Let's examine the beginning of the first blog entry:

<h1 id="post-title">Why soupault?</h1>

<span>Date: <time id="post-date">2019-10-10</time> </span>

<p id="post-excerpt">
There are so many static site generators already that another one needs a pretty good justification.
I mainly made soupault for my own use, in fact it has grown out of a set of custom scripts that used to power
the <a href="https://baturin.org">baturin.org</a> website. Still, if I'm making it public, I may as well want to
explain the decisions behing it and reasons why anyone else may want to use it.
</p>

That's just normal HTML. However, you see there are some element ids that are not strictly necessary, like id="post-date". On my website, there are no special styles for those elements. They serve as a microformat that tells soupault what exactly to extract from the page to create its blog feed entry. Of course, they could also be used for styling or as page anchors.

Now let's see how the blog feed is created from those pages. First, we'll examine the [index] section from my soupault.conf. This is a slightly simplified version of it that you can easily copy into your config:

[index]
  index = true
  index_selector = "#blog-index"

  index_title_selector = ["h1#post-title", "h1"]
  index_date_selector = ["time#post-date", "time"]
  index_excerpt_selector = ["p#post-excerpt", "p"]

  newest_entries_first = true

  index_item_template = """
<h2><a href="{{url}}">{{title}}</a></h2>
<p><strong>Last update:</strong> {{date}}.</p>
<p>{{{excerpt}}}</p>
<a href="{{url}}">Read more</a>
"""

In short, it tells soupault what to extract, how to render the index, and where to extract it.

First of all, don't forget the index = true option. Index data extraction is disabled by default, so you need to enable it if you want to use it.
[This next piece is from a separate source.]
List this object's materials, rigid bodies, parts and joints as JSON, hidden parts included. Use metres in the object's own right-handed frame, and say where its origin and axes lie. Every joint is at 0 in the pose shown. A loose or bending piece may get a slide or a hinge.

The index_selector option is a CSS selector of the element where generated index is inserted. In my site/blog/index.html it's a <div id="blog-index">, so it can be uniquely identified with #blog-index. This is equivalent to $("#blog-index") in jQuery or getElementById("blog-index") in plain JS.

The index_title_selector, index_date_selector, and index_excerpt_selector options tell soupault what to extract. Notice that there are multiple selectors for each of them. For example, index_excerpt_selector = ["p#post-excerpt", "p"] means “extract data from a <p id="post-excerpt"> if it exists, otherwise, extract the first paragraph”. This makes it possible to use something else than the first paragraph for the post excerpt, without duplicating the data. I can just mark the excerpt paragraph explicitly with an id attribute.

The newest_entries_first tells soupault to sort entries by date in descending order. The default date format is YYYY-MM-DD, though it's configurable. It uses the date extracted by the index_date_selector option.

Finally, there's a Mustache template used for rendering index entries. This is supported since version 1.6. Mustache is a simple, logicless template language that should cover the basics. You can read about available fields and other details in the reference manual.

Using external index processors

The built-in index generator is fast and easy to use, but it's not very flexible. However, soupault can export extracted data and feed it to an external script, then include its output back in the page. This way you can do literally anything with that data, though it requires some programming skill (on the other hand, it can be a good first project for learning programming).

Index data is encoded in JSON and sent to the script's input (stdin):

[
  {
    "nav_path": ["blog"],
    "url": "/blog/blogs-and-section-indices",
    "title": "Making section indices and blogs",
    "date": "2019-10-11",
    "author": null,
    "excerpt": "\nThis website and the blog are made with soupault, quite obviously..."
  },
  {
    "nav_path": ["blog"],
    "url": "/blog/why-soupault",
    "title": "Why soupault?",
    "date": "2019-10-10",
    "author": null,
    "excerpt": "\nThere are so many static site generators already..."
  }
]

I reformatted it for better readability and shortened the excerpts. In reality it's sent as a single line with a newline character as an end of input marker, and the full text of excerpt is included.

This is how we could reimplement what my setup does using a Python script:

#!/usr/bin/env python3
import sys
import json
import pystache

template = """
<h2><a href="{{url}}">{{title}}</a></h2>
<p>Last update: {{date}}</p>
<p>{{{excerpt}}}</p>
<a href="{{url}}">Read more</a>
"""

renderer = pystache.Renderer()

input = sys.stdin.readline()
index_entries = json.loads(input)

for entry in index_entries:
    print(renderer.render(template, entry))

How to make soupault run that script? Suppose you saved it to scripts/index.py. Then instead of the index_item_template option, you need to add index_processor = "scripts/index.py".

On UNIX-like systems, don't forget to make it executable (chmod +x scripts/index.py). On Windows, you should make sure .py files are associated with Python and you also need to adjust the path (see below).

A note for Windows users

Soupault uses native file path syntax on every OS, so for you the script option will be index_processor = 'scripts\index.py'. Note the single quotes! Inside double quotes, the back slash is an escape character that can be used for inserting special characters inside your strings (like "\n", the newline character). Inside single quotes it has no special meaning.

If that is not enough

This is a simple blog recipe that is easy to copy. However, there are more features that add flexibility. First, soupault is not limited to those built-in fields, you can define your own fields with their names and selectors, and they will be available to the built-in templates and external scripts alike. Second, it can dump the complete site index data to a JSON file that you can use to create taxonomies etc. That's for another time though.